Cuando Antonio Hernando todavía estaba defendiendo en la tribuna de oradores el “no, pero sí”, un veterano periodista emitió el siguiente juicio: “está haciendo algo que es imposible; está diciendo 'no nos gusta, no le queremos votar, pero sin embargo le vamos a votar porque no queremos ir a elecciones'… es una posición absolutamente ininteligible para el ciudadano de la calle”.
En realidad, ese mensaje no solo es inteligible, sino que casa perfectamente con una ciudadanía que votó en dos ocasiones por un Parlamento fragmentado y que, para más inri, lleva medio año despotricando contra la incapacidad de la clase política para formar gobierno. Esto, por no hablar de los años que hemos pasado rasgándonos las vestiduras porque en España no haya una cultura del pacto que permita alcanzar grandes acuerdos en educación, pensiones, cuestión nacional, etc. Pero el comentario en cuestión nos muestra hasta qué punto los árboles astillados del PSOE nos están impidiendo ver el bosque del gran cambio político que alcanza, este fin de semana, una nueva etapa.
Efectivamente, estamos en peligro de asumir la tesis de Podemos de que todo lo que sucede este fin de semana tiene que ver con el PSOE (o, por extensión, con “el régimen”), cuando en realidad tiene que ver con las dinámicas de los grandes cambios de cultura política: procesos que siempre resultan largos, complejos y fértiles en contradicciones. Si hemos tardado tanto en llegar hasta aquí, en fin, no ha sido solamente por cuestiones específicas del PSOE, sino porque seguimos intentando entender y asumir las consecuencias de lo que el país votó el 20-D.

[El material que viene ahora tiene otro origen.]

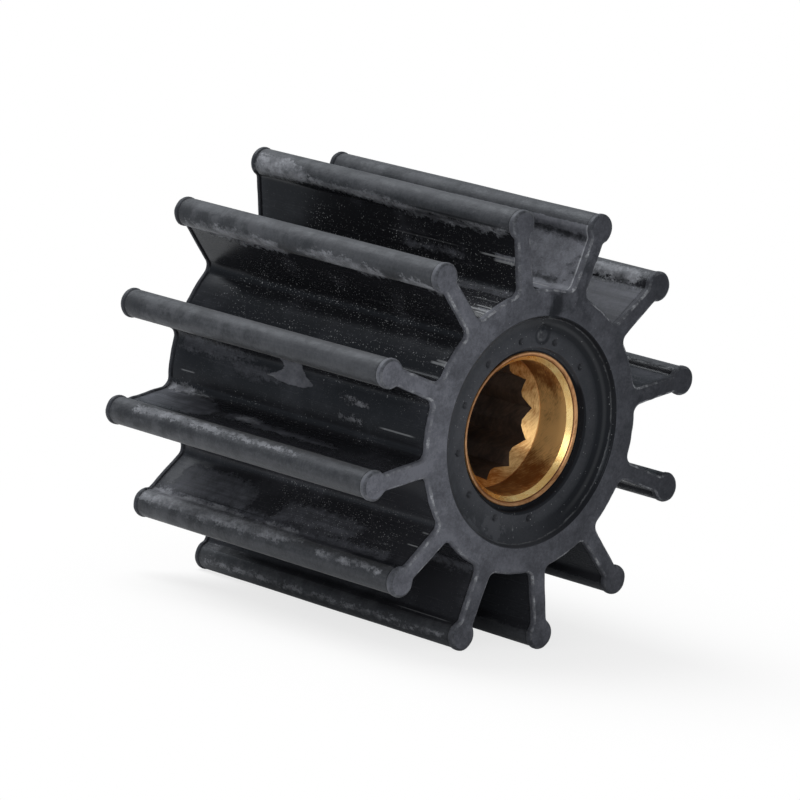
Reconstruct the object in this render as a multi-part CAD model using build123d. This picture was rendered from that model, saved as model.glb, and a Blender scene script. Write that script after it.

No caigamos en la trampa de Rajoy: no era inevitable que quien terminase investido presidente fuera él. Perfectamente podría haber sido otro candidato del PP, o podría haberse formado un gobierno liderado por otro partido. Es más, la obstinación de Rajoy por permanecer en el cargo, cuando su figura resultaba tan tóxica a los partidos a los que quería atraer, es una de las principales causas de que el bloqueo político se haya prolongado. Y tampoco parece que vaya a hacer algo en esta legislatura que justifique semejante atornillamiento.
Pero lo que sí era inevitable es: 1) que en algún momento se formara gobierno; 2) que para conseguir esto alguien renunciase a una de sus posiciones anteriores; 3) que terminásemos asistiendo a un experimento de gobernación distinto de cualquiera que se haya probado hasta la fecha a escala nacional (gobierno con una minoría muy marcada, gobierno de coalición, tripartito…). Lo que era inevitable es que acabáramos asistiendo al verdadero desarrollo de una nueva política. Porque más “nuevo” que alejar a la gente de su voto tradicional es establecer pactos poselectorales que hagan viable un Parlamento fragmentado. Y más nuevo aún es crear una cultura política que sostenga esos pactos.
Esto no ha sucedido aún; para investir un presidente han tenido que juntarse una amenaza (las terceras elecciones), un voluntarismo (el de Ciudadanos), una lucha de poder interna (la del PSOE) y mucho, mucho cansancio. Hemos constatado, además, que el viejo discurso de que toda cesión es una traición sigue resultando muy atractivo. Y en todo caso sigue pendiente una cultura política mucho más intolerante con la corrupción, porque un mayor pactismo servirá de bien poco -en términos de higiene democrática- si alguien como Rajoy sigue sacando ocho millones de votos.
Estamos acostumbrados, en fin, a pensar en el cambio como algo nítido y lineal; y lo que estamos viendo en España es que el cambio llega de forma aparatosa, deslavazada, tan cargada de idealismo como aliada de las ambiciones personales más chuscas. Pero esto no quita que la segunda investidura de Rajoy suponga un precedente de enorme importancia para ir afianzando el cambio de nuestra cultura política. Ese que España lleva un año pidiendo.